Every line in the listing below from the one with "corners = np.array([corner" through the one with "zip(*points))), Vector(map(max, zip(*points)))" is to be reproduced exactly, both ends included; leave out the rest.

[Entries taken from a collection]
§
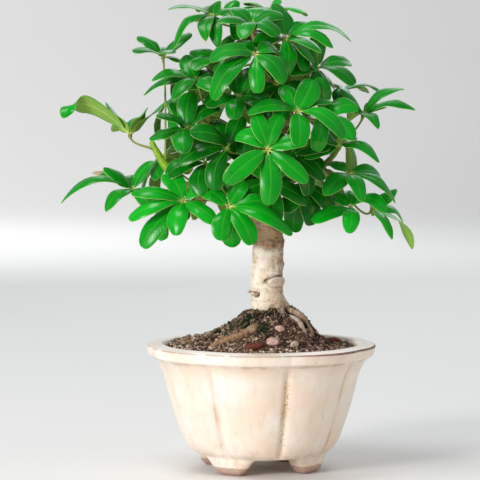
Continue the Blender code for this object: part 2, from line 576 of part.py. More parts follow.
def blade_mesh(hub, tip, axis, bow, width, hook, grow=0.0, start=0.0):
    """A blade with four corners at each station, closed to a point at both ends."""
    stations = [s for s in BLADE_STATIONS if s > start]
    point, side, normal = blade_frame(hub, tip, axis, bow, hook, [start, *stations, 1])
    half = blade_half_width(stations, width)[:, None] + grow
    middle, up = point[1:-1], normal[1:-1]
    drop = EDGE_DROP * half
    thick = BLADE_THICK / 2 + grow
    grid = np.stack([middle - side * half - up * drop, middle + up * thick,
                     middle + side * half - up * drop, middle - up * thick], 1)
    tip_point = point[-1] + grow * unit(point[-1] - point[-2])
    points = np.vstack([grid.reshape(-1, 3), point[0], tip_point])
    rows = len(stations)
    faces = strip_faces(rows, 4, False)
    root, end, last = rows * 4, rows * 4 + 1, (rows - 1) * 4
    for corner in range(4):
        beside = (corner + 1) % 4
        faces.append((root, beside, corner))
        faces.append((end, last + corner, last + beside))
    return points, faces


def petiole_grid(foot, hub, axis, sway, start, grow=0.0):
    """A thin stalk from the wood to the hub, where it swells; sway bends its middle sideways."""
    reach = np.linalg.norm(hub - foot)
    beside = unit(np.cross(hub - foot, (0, 0, 1)))
    first = foot + (hub - foot) * 0.33 + beside * sway
    second = hub - axis * reach * 0.3 + beside * sway
    share, size = np.array(PETIOLE_STATIONS).T
    t = (start + (1 - start) * share)[:, None]
    path = (1 - t) ** 3 * foot + 3 * t * (1 - t) ** 2 * first + 3 * t**2 * (1 - t) * second + t**3 * hub
    path[-1] += unit(hub - second) * HUB_RADIUS / 2
    knots = np.hstack([path, size[:, None] * PETIOLE_RADIUS])
    return tube_grid(knots, PETIOLE_SIDES, grow, step=1000)


class Space:
    """The pieces that are already in place, as boxes and trees of triangles."""

    def __init__(self):
        self.kept = []

    def add(self, points, faces, owner=None):
        tree = BVHTree.FromPolygons(points.tolist(), faces)
        self.kept.append((points.min(0), points.max(0), tree, owner))

    def free(self, points, faces, but=None):
        tree = BVHTree.FromPolygons(points.tolist(), faces)
        low, high = points.min(0), points.max(0)
        for other_low, other_high, other, owner in self.kept:
            if but is not None and owner == but:
                continue
            if (low > other_high).any() or (high < other_low).any():
                continue
            if tree.overlap(other):
                return False
        return True


def turned(vector, about, degrees):
    """The vector turned about a unit axis, by the rule of Rodrigues."""
    angle = math.radians(degrees)
    return (vector * math.cos(angle) + np.cross(about, vector) * math.sin(angle)
            + about * about.dot(vector) * (1 - math.cos(angle)))


def blade_choices(blade, axis):
    """The blade's reach from hub to tip as drawn, then bent and shortened more and more."""
    drawn = np.array(blade[:3], float)
    hinge = unit(np.cross(drawn, axis))
    choices = [(abs(swing) + abs(lift) + SIZE_COST * (1 - size), swing, lift, size)
               for swing in SWINGS for lift in LIFTS for size in SIZES]
    for _, swing, lift, size in sorted(choices):
        yield turned(turned(drawn, hinge, lift), axis, swing) * size, size


def dome_radius(height):
    heights, radii = zip(*DOME)
    return float(np.interp(height, heights, radii))


def back_leaves():
    """Leaves over the back of a dome, each with blades evenly round an axis that leans outwards."""
    leaves = []
    for number in range(BACK_LEAVES):
        height = BACK_LOW + (BACK_HIGH - BACK_LOW) * (number + 0.5) / BACK_LEAVES
        turn = BACK_SPREAD * (2 * ((number * GOLDEN_TURN / (2 * math.pi)) % 1) - 1)
        out = np.array((math.sin(turn), math.cos(turn), 0))
        radius = dome_radius(height)
        hub = np.array((DOME_CENTRE_X, 0, height)) + out * radius
        axis = unit(out * (0.35 + radius / 110) + np.array((0, 0, 0.9)))
        across = unit(np.cross(axis, (0.2, 0.1, 1)))
        blades = []
        for blade in range(BACK_BLADES):
            angle = 360 * blade / BACK_BLADES + 97 * number
            way = turned(across, axis, angle)
            length = BACK_LENGTH[0] + (BACK_LENGTH[1] - BACK_LENGTH[0]) * ((blade * 5 + number) % 7) / 6
            reach = length * (way * math.cos(BACK_DROP) - axis * math.sin(BACK_DROP))
            blades.append((*reach, 5, 10.8, 0))
        leaves.append(Leaf(tuple(hub), tuple(axis), tuple(hub - (axis + out) * BACK_REACH * 0.7), blades))
    return leaves


def wood_line():
    """Points along the upper trunk and the branches, where petioles may start."""
    lines = [smooth_line(TRUNK[8:], 1.5)] + [smooth_line(branch[1:], 1.5) for branch in BRANCHES]
    return np.vstack(lines)[:, :3]


def place_petioles(leaves, space):
    """Each leaf's petiole grid, started where it comes clear of the wood and swayed clear of others."""
    starts = wood_line()
    grids = []
    for number, leaf in enumerate(leaves):
        foot = starts[np.argmin(np.linalg.norm(starts - np.array(leaf.foot), axis=1))]
        hub, axis = np.array(leaf.hub, float), unit(np.array(leaf.axis, float))
        grid = None
        for sway in PETIOLE_SWAYS:
            for step in range(60):
                start = 0.02 + 0.006 * step
                if space.free(*capped_mesh(petiole_grid(foot, hub, axis, sway, start, GAP))):
                    grid = petiole_grid(foot, hub, axis, sway, start)
                    break
            if grid is not None:
                break
        if grid is None:
            raise ValueError(f"the petiole of leaf {number + 1} finds no clear way")
        space.add(*capped_mesh(grid), number)
        grids.append(grid)
    return grids


def place_blades(leaves, space):
    """For each leaf the blades' meshes, each bent clear of all that is in place."""
    placed = []
    for number, leaf in enumerate(leaves):
        hub, axis = np.array(leaf.hub, float), unit(np.array(leaf.axis, float))
        own = Space()
        meshes = []
        for blade in leaf.blades:
            for reach, size in blade_choices(blade, axis):
                shape = (hub, hub + reach, axis, blade[3] * size, blade[4], blade[5] * size)
                outer = blade_mesh(*shape, CLEAR, OUTER_SHARE)
                if own.free(*outer) and space.free(*blade_mesh(*shape, CLEAR), number):
                    meshes.append(blade_mesh(*shape))
                    own.add(*blade_mesh(*shape, 0, OUTER_SHARE))
                    break
        for mesh in meshes:
            space.add(*mesh, number)
        placed.append(meshes)
    return placed


def make_leaves(finish):
    """A node for each leaf: its petiole, hub and blades as one body."""
    leaves = list(LEAVES) + back_leaves()
    space = Space()
    for grid in wood_grids():
        space.add(*capped_mesh(grid))
    petioles = place_petioles(leaves, space)
    blades = place_blades(leaves, space)
    for number, (grid, meshes) in enumerate(zip(petioles, blades), 1):
        leaf = new_object(f"leaf_{number:02d}", *capped_mesh(grid), finish)
        pieces = [new_object(f"blade_{number}_{i}", *mesh, finish) for i, mesh in enumerate(meshes)]
        join(leaf, pieces, finish)


def stand_on_origin():
    """Shifts every object, so that the middle of the underside of them all is the origin."""
    shown = [made for made in bpy.context.scene.objects if not made.hide_render]
    corners = np.array([corner for made in shown for corner in made.bound_box])
    middle = (corners.min(0) + corners.max(0)) / 2
    for made in bpy.context.scene.objects:
        made.location = (-middle[0], -middle[1], 0)


def main():
    clear_scene()
    make_pot(material("cream glaze", (0.93, 0.86, 0.75), 0.22))
    make_soil(material("gritty soil", (0.13, 0.09, 0.065), 0.95))
    make_wood(material("pale bark", (0.62, 0.52, 0.38), 0.8))
    make_leaves(material("green leaf", (0.02, 0.3, 0.04), 0.3))
    stone = material("pink stone", (0.55, 0.38, 0.3), 0.85)
    for name, place, half, turn in STONES:
        new_object(name, *capped_mesh(pebble_grid(place, half, turn)), stone)
    bark = material("red bark", (0.22, 0.09, 0.06), 0.9)
    for name, place, half, turn in CHIPS:
        new_object(name, *capped_mesh(chip_grid(place, half, turn)), bark)
    stand_on_origin()


main()
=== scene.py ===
"""The looks of a dwarf umbrella tree grown as a bonsai, in a cream glazed pot with eight lobes.

Lengths are in millimetres, with the pot's axis at x = y = 0, its feet on z = 0 and the front at -y,
as in the source of the solids, and Shape.piece() turns them into the row's metres. The stations of
the pot, the lines of the wood and the table of the leaves repeat those of the solids, so that each
fine piece keeps the place and the form of the solid that it replaces.
"""

import math
from collections import namedtuple

import bpy
import numpy as np
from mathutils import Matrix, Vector
from mathutils import noise as solid_noise


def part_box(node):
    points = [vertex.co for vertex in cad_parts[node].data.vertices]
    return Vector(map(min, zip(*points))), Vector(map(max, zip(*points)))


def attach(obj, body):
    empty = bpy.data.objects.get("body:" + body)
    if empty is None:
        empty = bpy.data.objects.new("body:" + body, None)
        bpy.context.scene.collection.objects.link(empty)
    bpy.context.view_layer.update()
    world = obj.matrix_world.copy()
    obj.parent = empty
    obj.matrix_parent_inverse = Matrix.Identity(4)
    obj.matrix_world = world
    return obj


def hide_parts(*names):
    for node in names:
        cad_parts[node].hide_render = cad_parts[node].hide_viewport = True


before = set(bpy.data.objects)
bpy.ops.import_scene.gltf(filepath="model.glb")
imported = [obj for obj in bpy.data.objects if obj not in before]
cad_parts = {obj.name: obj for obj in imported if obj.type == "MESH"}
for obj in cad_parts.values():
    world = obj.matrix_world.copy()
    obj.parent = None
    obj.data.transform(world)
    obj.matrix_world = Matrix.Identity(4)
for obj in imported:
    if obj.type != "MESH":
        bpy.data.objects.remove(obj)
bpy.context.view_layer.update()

MM = 0.001
ASKEW = (0.31, 0.95, 0.05)
GOLDEN_TURN = math.radians(137.5)
POT_AXIS = np.array(sum(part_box("pot"), Vector()) / 2) * (1, 1, 0)

# Pot: (radius, height, share of the lobes, share of the channels, softness, step to the next row).
LOBES = 8
LOBE_SPAN = math.tau / LOBES
FIRST_CHANNEL = math.radians(15)
LOBE_RISE = 2.5
LOBE_POWER = 2.1
CHANNEL_DEPTH = 1.6
CHANNEL_HALF_WIDTH = 2.1
POT_COLUMNS = 400
COLUMN_CROWDING = 0.62
ARRIS = 14
POT_STATIONS = (
    (6, 10.6, 0, 0, 0, 3),
    (24, 10.6, 0, 0, 0, 0.8),
    (27.3, 10.6, 0, 0, 0, 0.6),
    (31, 10.6, 0, 0, 0, 1.5),
    (38.4, 10.6, 0, 0, 0, 0.5),
    (41, 10.9, 0, 0, 0, 0.4),
    (42.9, 11.2, 0.15, 0.1, 0, 0.5),
    (44.2, 11.6, 0.3, 0.2, 0.1, 0.7),
    (47.9, 14.4, 0.8, 0.6, 0.3, 0.9),
    (51.3, 19.4, 1, 1, 0.8, 1.6),
    (64.6, 64, 1, 1, 0.4, 0.9),
    (67.8, 70.6, 0.9, 0.7, 0, 0.5),
    (70.4, 73.4, 0.9, 0, 0, 0.5),
    (74.2, 75.6, 0.9, 0, 0, 0.45),
    (75.4, 82.0, 0.9, 0, 0, 0.5),
    (65, 83, 0.3, 0, 0, 0.6),
    (63.2, 81.2, 0, 0, 0, 1.5),
    (61.6, 74, 0, 0, 0, 6),
    (47.5, 24, 0, 0, 0, 4),
    (38, 16, 0, 0, 0, 6),
    (6, 16, 0, 0, 0, 2),
)
PROFILE_SAMPLE = 0.25
ROUNDING = (3, 16)
BODY_BOW = 0.9
BOW_HEIGHTS = (14, 40, 44, 68)
BASE_SOFTNESS = 0.55
UNEVENNESS = 0.18
SEAM_REACH = 12

# Feet: a foot stands where it is flat and fades away where it is wide, as half angles. It is drawn down
# from the rows of the base, which lie below its top and outside its inner radius; the lifts, as
# (radius, lift), say how far it is held up towards the top.
FEET = 4
FOOT_SPAN = math.tau / FEET
FIRST_FOOT = math.radians(58)
FOOT_FLAT = math.radians(9.5)
FOOT_WIDE = math.radians(31)
FOOT_TOP = 13
FOOT_HIDDEN = 12
FOOT_SOLE = 5
BASE_TOP = 12.4
BASE_INNER = 24.5
FOOT_LIFTS = ((24, 1), (27.3, 0.9), (31, 0), (38.4, 0), (41, 0.14), (42.9, 0.5), (44.2, 1))

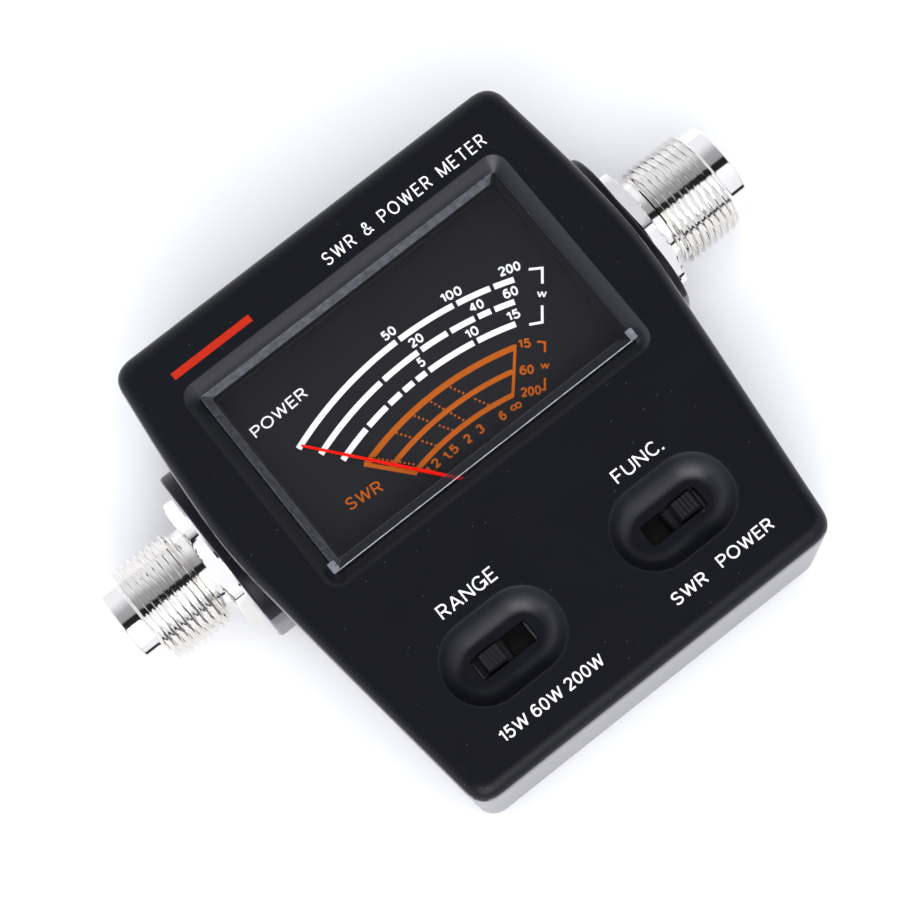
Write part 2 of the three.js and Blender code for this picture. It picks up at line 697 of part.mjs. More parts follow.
function couplerBoard() {
  const top = COUPLER_BOARD_Z + BOARD_THICKNESS;
  const sheet = block(0, 15.75, COUPLER_BOARD_Z, top, 54, 24.5);
  const holes = BOARD_SCREW_PLACES.map(([x, y]) => rod(x, y, COUPLER_BOARD_Z - 1, top + 1, 1.1));
  addPart('coupler_board', cut(sheet, ...holes), glassEpoxy);
  const partZ = top + 1.5;
  const lineSides = { forward: -12, reflected: 12 };
  for (const [name, x] of Object.entries(lineSides)) {
    axialComponent(`diode_${name}`, x, 7, partZ, 0.9, 3.8, diodeGlass);
    axialComponent(`load_resistor_${name}`, x, 18.5, partZ, 1.15, 4.2, resistorTan);
    const disc = new THREE.CylinderGeometry(1.9, 1.9, 1.2, SMALL_ROUND);
    addPart(`capacitor_${name}`, disc.translate(0.4 * x, 5.5, top + GAP + 1.9), ceramicDisc);
  }
  BOARD_SCREW_PLACES.forEach(([x, y], i) => {
    const { headRadius, headHeight, shankRadius } = SMALL_SCREW;
    const head = rod(x, y, top + GAP, top + GAP + headHeight, headRadius);
    const shank = rod(x, y, 5, top + GAP + 0.2, shankRadius);
    addPart(`board_screw_${i + 1}`, join(head, shank), steel);
  });
}

function switchBoard() {
  const top = SWITCH_BOARD_Z + BOARD_THICKNESS;
  const sheet = block(0, -24.5, SWITCH_BOARD_Z, top, 44, 14);
  const hole = rod(0, SWITCH_Y, SWITCH_BOARD_Z - 1, top + 1, 1.1);
  addPart('switch_board', cut(sheet, hole), glassEpoxy);
  const headZ = SWITCH_BOARD_Z - 1.5;
  screw('switch_board_screw', [0, SWITCH_Y], { ...SMALL_SCREW, headZ, tipZ: 22 });
  const trimmers = { trimmer_15w: -18, trimmer_60w: -9.5, trimmer_200w: 13 };
  for (const [name, x] of Object.entries(trimmers)) {
    const bottom = SWITCH_BOARD_Z - GAP - 3.2;
    const body = block(x, -26, bottom, SWITCH_BOARD_Z - GAP, 6.2, 6.2);
    const rotor = rod(x, -26, bottom - 0.4, bottom + 0.1, 1.9);
    const driverSlot = block(x, -26, bottom - 1, bottom - 0.1, 3, 0.6);
    addPart(name, cut(join(body, rotor), driverSlot), trimmerBlue);
  }
}

// ---------------------------------------------------------------- switches

function slideSwitch(name, x, positions, knobOffset) {
  const y = SWITCH_Y;
  const lidTop = DISH_FLOOR_Z - WALL - GAP;
  const lid = block(x, y, lidTop - 0.5, lidTop, 15, 7.6);
  const sides = [-1, 1].map((side) => block(x, y + side * 3.55, 19.6, lidTop, 15, 0.5));
  const opening = block(x, y, lidTop - 1, lidTop + 1, 8.6, 3.4);
  addPart(`${name}_switch_frame`, cut(join(lid, ...sides), opening), steel);

  const baseBottom = 18.6;
  const base = block(x, y, baseBottom, 21, 14.4, 6.2);
  const pins = [];
  for (let column = 0; column <= positions; column += 1) {
    const pinX = x + (column - positions / 2) * 3;
    const pinBottom = SWITCH_BOARD_Z + BOARD_THICKNESS + GAP;
    pins.push(...[-2, 2].map((row) => (
      block(pinX, y + row, pinBottom, baseBottom + 0.2, 0.8, 0.5)
    )));
  }
  addPart(`${name}_switch_base`, join(base, ...pins), phenolic);

  const knobX = x + knobOffset;
  const carriage = block(knobX, y, 21.4, 24.1, 5.6, 5);
  const stem = block(knobX, y, 24, KNOB.topZ - 0.4, KNOB.length, KNOB.width);
  const ribs = [];
  const ribCount = 5;
  for (let i = 0; i < ribCount; i += 1) {
    const ribX = knobX + (i - (ribCount - 1) / 2) * (KNOB.length / ribCount);
    ribs.push(block(ribX, y, KNOB.topZ - 0.6, KNOB.topZ, 0.34, KNOB.width));
  }
  addPart(`${name}_switch_slider`, join(carriage, stem, ...ribs), darkPlastic);
}

// ---------------------------------------------------------------- leads

function lead(name, points, finish) {
  const route = new THREE.CatmullRomCurve3(points.map((p) => new THREE.Vector3(...p)));
  const section = new THREE.Shape().absarc(0, 0, 0.5, 0, 2 * Math.PI);
  const tube = new THREE.ExtrudeGeometry(section, {
    steps: 10,
    curveSegments: 4,
    extrudePath: route,
  });
  addPart(name, tube, finish);
}

function leads() {
  lead('forward_lead', [[-20, 4, 14], [-20, 0, 15.6], [-19, -10, 16], [-19, -19, 17.6]], redPvc);
  lead('reflected_lead', [[20, 4, 14], [20, 0, 15.6], [19, -10, 16], [19, -19, 17.6]], blackPvc);
  lead('meter_lead_positive', [[-11.6, -10, 18], [-12.2, -14, 18], [-11, -18.4, 17.6]], redPvc);
  lead('meter_lead_negative', [[11.6, -10, 18], [12.2, -14, 18], [11, -18.4, 17.6]], blackPvc);
}

// ---------------------------------------------------------------- assembly

frontShell();
rearCover();
feet();
caseScrews();
meterWindow();
dialPlate();
meterFrame();
magnetSystem();
movingCoil();
pivotStaffs();
pointer();
hairspring('hairspring_upper', 24.2);
hairspring('hairspring_lower', 13.4);
bridges();
meterScrews();
sockets();
throughLine();
couplerBoard();
switchBoard();
slideSwitch('range', -SWITCH_X, 3, -KNOB_REST_OFFSET);
slideSwitch('function', SWITCH_X, 2, KNOB_REST_OFFSET);
leads();

export default swrMeter;
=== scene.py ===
"""Looks of a pocket SWR and power meter: a moulded case, a clear meter window over a
printed dial, two nickel-plated coaxial sockets and two slide switches.

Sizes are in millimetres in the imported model's frame, +Z out of the face and +Y up the
dial. Every mesh is turned to metres as it is made.
"""

import logging
import math
from collections.abc import Sequence
from dataclasses import dataclass, field
from enum import Enum

import bmesh
import bpy
import numpy as np
from mathutils import Matrix, Vector
from mathutils.geometry import delaunay_2d_cdt


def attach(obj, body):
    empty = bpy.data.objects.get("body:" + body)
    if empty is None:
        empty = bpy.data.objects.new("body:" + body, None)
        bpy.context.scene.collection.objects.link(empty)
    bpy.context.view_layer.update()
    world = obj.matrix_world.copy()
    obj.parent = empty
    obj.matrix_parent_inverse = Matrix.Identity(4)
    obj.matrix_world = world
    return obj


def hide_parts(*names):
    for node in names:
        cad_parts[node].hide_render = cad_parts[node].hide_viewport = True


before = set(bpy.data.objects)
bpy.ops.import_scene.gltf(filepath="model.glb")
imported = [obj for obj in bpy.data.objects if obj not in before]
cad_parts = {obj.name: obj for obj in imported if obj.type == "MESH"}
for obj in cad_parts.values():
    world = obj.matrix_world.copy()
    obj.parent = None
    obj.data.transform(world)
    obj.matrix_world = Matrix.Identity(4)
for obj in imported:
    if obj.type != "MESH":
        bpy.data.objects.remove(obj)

MM = 0.001
LOG = logging.getLogger("swr_meter")


# ---------------------------------------------------------------- names and colours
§
Complete answer
    corners = np.array([corner for made in shown for corner in made.bound_box])
    middle = (corners.min(0) + corners.max(0)) / 2
    for made in bpy.context.scene.objects:
        made.location = (-middle[0], -middle[1], 0)


def main():
    clear_scene()
    make_pot(material("cream glaze", (0.93, 0.86, 0.75), 0.22))
    make_soil(material("gritty soil", (0.13, 0.09, 0.065), 0.95))
    make_wood(material("pale bark", (0.62, 0.52, 0.38), 0.8))
    make_leaves(material("green leaf", (0.02, 0.3, 0.04), 0.3))
    stone = material("pink stone", (0.55, 0.38, 0.3), 0.85)
    for name, place, half, turn in STONES:
        new_object(name, *capped_mesh(pebble_grid(place, half, turn)), stone)
    bark = material("red bark", (0.22, 0.09, 0.06), 0.9)
    for name, place, half, turn in CHIPS:
        new_object(name, *capped_mesh(chip_grid(place, half, turn)), bark)
    stand_on_origin()


main()
=== scene.py ===
"""The looks of a dwarf umbrella tree grown as a bonsai, in a cream glazed pot with eight lobes.

Lengths are in millimetres, with the pot's axis at x = y = 0, its feet on z = 0 and the front at -y,
as in the source of the solids, and Shape.piece() turns them into the row's metres. The stations of
the pot, the lines of the wood and the table of the leaves repeat those of the solids, so that each
fine piece keeps the place and the form of the solid that it replaces.
"""

import math
from collections import namedtuple

import bpy
import numpy as np
from mathutils import Matrix, Vector
from mathutils import noise as solid_noise


def part_box(node):
    points = [vertex.co for vertex in cad_parts[node].data.vertices]
    return Vector(map(min, zip(*points))), Vector(map(max, zip(*points)))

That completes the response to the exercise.